When it comes to style drift, the manager noted that some infrastructure trusts have been buying stakes in UK regulated water utilities; this represents a significant diversification away from the PFI and public–private partnership (PPP) assets they traditionally hold.

An example is HICL Infrastructure’s acquisition of a stake in Affinity Water, a UK regulated water utility serving north-west London and the south-east of England, in May 2017. The trust paid an estimated underlying premium to regulated asset value (RAV) of 40 per cent.

However, Wright noted that Affinity’s listed UK water utility peers are trading at an average of a 9 per cent premium to RAV following recent price falls. He is concerned that the NAV of HICL’s Affinity Water stake may be over-stated based on a mark-to-market valuation, given the fact the trust paid a full price in a deteriorating regulatory and political environment.

“While other diversification away from the funds’ traditional stakes in PPP and PFI assets do not look quite as challenging as UK regulated water, we would reiterate our caution of six months ago,” the LF Miton Global Infrastructure Income manager said.

“While it was logical that investors would historically pay premiums to stated NAV for scarce, undervalued and otherwise inaccessible PPP and PFI equity stakes, it does not follow that stakes in other infrastructure assets should command the same premium valuations to stated NAV.

“The risks of changing regulation, demand trends and other variables, alongside the ability to invest in these assets via listed companies, suggests to us that any NAV premium in these cases is unwarranted.”

Turning to politics, Wright said infrastructure investors are currently in a “fascinating scenario” where they have to assess the “unquantifiable risk” that would come from a Labour government, even though no general election is on the horizon.

Shadow chancellor John McDonnell has explicitly said a Labour government would “look to take control” of PFI contracts by bringing them in-house if necessary. Furthermore, Wright argued that infrastructure investment trusts are “in the political firing line” because of their offshore status: HICL, International Public Partnerships and John Laing Infrastructure are registered in Guernsey and BBGI in Luxembourg.

“There are many potential legal, economic and practical impediments to a full-scale PFI nationalisation programme, not least the fact that the Labour party has to win a general election as a prerequisite to taking any action,” the manager concluded.

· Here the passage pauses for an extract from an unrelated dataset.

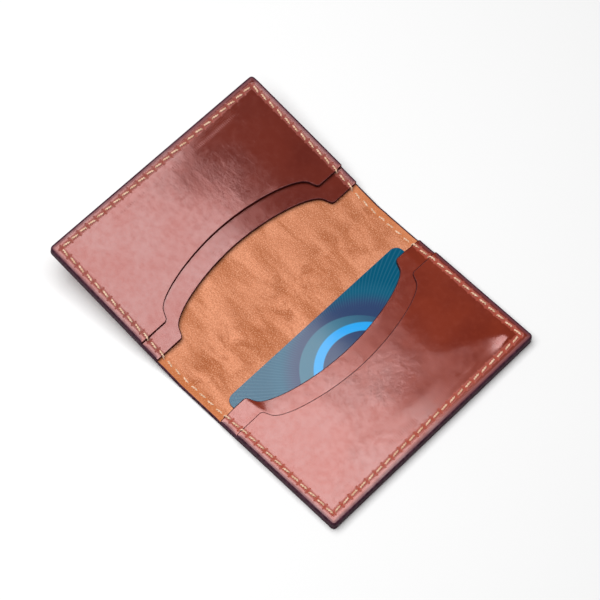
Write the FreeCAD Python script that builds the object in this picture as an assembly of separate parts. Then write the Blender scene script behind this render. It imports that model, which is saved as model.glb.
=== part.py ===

“Commentators have rightly pointed out the prohibitive cost of compensation, the adverse impact on any future foreign direct investment in UK infrastructure assets and the legal challenges which would undoubtedly be forthcoming from disenfranchised investors.

“However, we would caution that ideology can often trump practicality and that rational investors cannot discount the threat that the infrastructure investment trusts may lose assets, particularly in health and education, with inadequate compensation.”


Wright has managed the LF Miton Global Infrastructure Income fund since its launch in March 2017, over which time it has made a 3.68 per cent loss. This puts the fund in the bottom quartile of the IA Global Equity Income sector.

However, it must be noted that this is a time frame of less than a year and is therefore too short a period to judge a fund. In addition, other open-ended infrastructure funds such as First State Global Listed Infrastructure and Russell Investments Global Listed Infrastructure have posted lacklustre returns over the period owing to negative investor sentiment towards the asset class.

Performance of fund vs sector and index since launch

 

Source: FE Analytics

The fund has the aim of generating income with the prospect of long-term capital growth while Wright has 19 years of investment experience and was previously sole manager of the British Steel Pension Fund’s global listed infrastructure portfolio.

Some 38.3 per cent of the portfolio is in utilities, while 23.4 per cent is in oil & gas pipelines/storage, 20.1 per cent is in transport and 17.9 per cent is in telecoms. Its top holdings include Enbridge, TransCanada, Union Pacific Corporation, Xcel Energy and Enterprise Products.

LF Miton Global Infrastructure Income has an ongoing charges figure (OCF) of 1.05 per cent.